In my part of the world, it’s not uncommon for people to say that someone wouldn’t recognize something if it “bit them in the [rude rump reference]”. For many organizations, that seems to be the explanation for the state of their enterprise IT architecture. For while we might claim to understand terms like “design”, “encapsulation”, and “separation of concerns”, the facts on the ground fail to show it. Just as software systems can degenerate into a “Big Ball of Mud”, so too can the systems of systems comprising our enterprise IT architectures. If we look at organizations as the systems they are, it should be obvious that this same entropy can infect the organization as well.
One symptom of this entropy is when the dividing lines blur, weakening or even removing constraints. While the term “constraint” commonly has a negative connotation, constraints provide the structure and definition of a system. Separation of concerns, encapsulation, and DRY are all constraints that are intended to provide benefit. We accept limits on concerns addressed, accessibility of internals and/or instances of code or data in order to reduce complexity, not just check off a philosophical box. If we remove or even just relax these types of constraints too much, we incur risk.
This blurring of lines can occur at any level and on multiple levels. Additionally, architectural weakness at a higher level of abstraction can negate strengths at lower levels. A collection of well-designed systems will not ensure a coherent enterprise IT architecture if there is overlap and redundancy without a clear understanding of which ones are authoritative. Accidental architecture is no more likely to work at higher levels of abstraction than lower ones.
Architectural design, at each level of granularity, should be intentional and appropriate to that level. The ideal, is not to over-regulate, but to strike a balance. Micromanaging internals wastes effort better spent on something beneficial; abdicating design responsibility practically guarantees chaos. An additional consideration is the fit between the human and technological aspects. Conway’s law is more than just an observation, it can be used as a tool to align applications to a specific business concern as well as aligning development teams to specific applications/application components.
Just as a carver takes note of the grain of the wood being shaped, so should an architect work with rather than against the grain of the organization.
Jessica Kerr’s post, “Microservices, Microbusinesses”, captures these concepts from the viewpoint of microservice architectures. Partitioning application concerns into microservices allows for internal flexibility at the cost of external conformance to necessary governance. As Kerr puts it, “…everybody is a responsible adult”:
That’s a lot of overhead and glue code. Every service has to do translation from input to its internal format, and then to whatever output format someone else requires. Error handling, caching or throttling, failover and load balancing and monitoring, contract testing, maintaining multiple interface versions, database interaction details. Most of the code is glue, layers of glue protecting a small core of business logic. These strong boundaries allow healthy relationships with other services, including new interactions that weren’t designed into the architecture from the beginning. For all this work, we get freedom on the inside.

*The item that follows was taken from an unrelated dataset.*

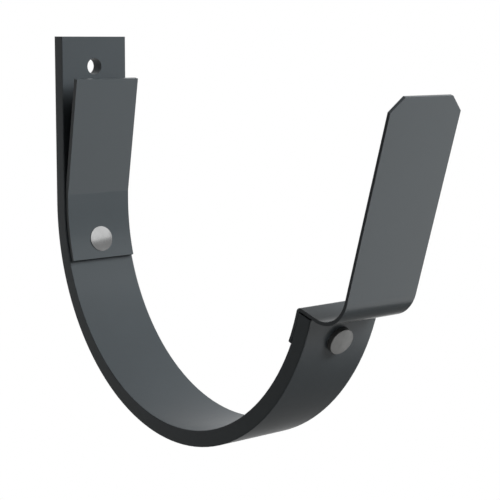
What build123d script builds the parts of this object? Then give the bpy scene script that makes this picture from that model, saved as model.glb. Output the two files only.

Kerr also recognizes the applicability of this trade-off to the architecture of the organization:
Still, a team exists as a citizen inside a larger organization. There are interfaces to fulfill. Management really does need to know about progress. Outward collaboration is essential. We can do this the same way our code does: with glue. Glue made of people. One team member, taking the responsibility of translating cards on the wall into JIRA, can free the team to optimize communication while filling management’s strongest needs.
Management defines an API. Encapsulate the inner workings of the team, and expose an interface that makes sense outside. By all means, provide a reference implementation: “Other teams use Target Process to track work.” Have default recommendations: “We use Clojure here unless there’s some better solution. SQL Server is our first choice database for these reasons.” Give teams a strong process and technology stack to start from, and let them innovate from there.
“Good fences make good neighbors” not by keeping out, but by channeling traffic into commonly understood and commonly accepted directions. We recognize lines so as to influence those aspects we truly need to influence. More importantly, we recognize lines to prevent needless conflict and waste. The key is to draw the lines so that they work for us, not against us.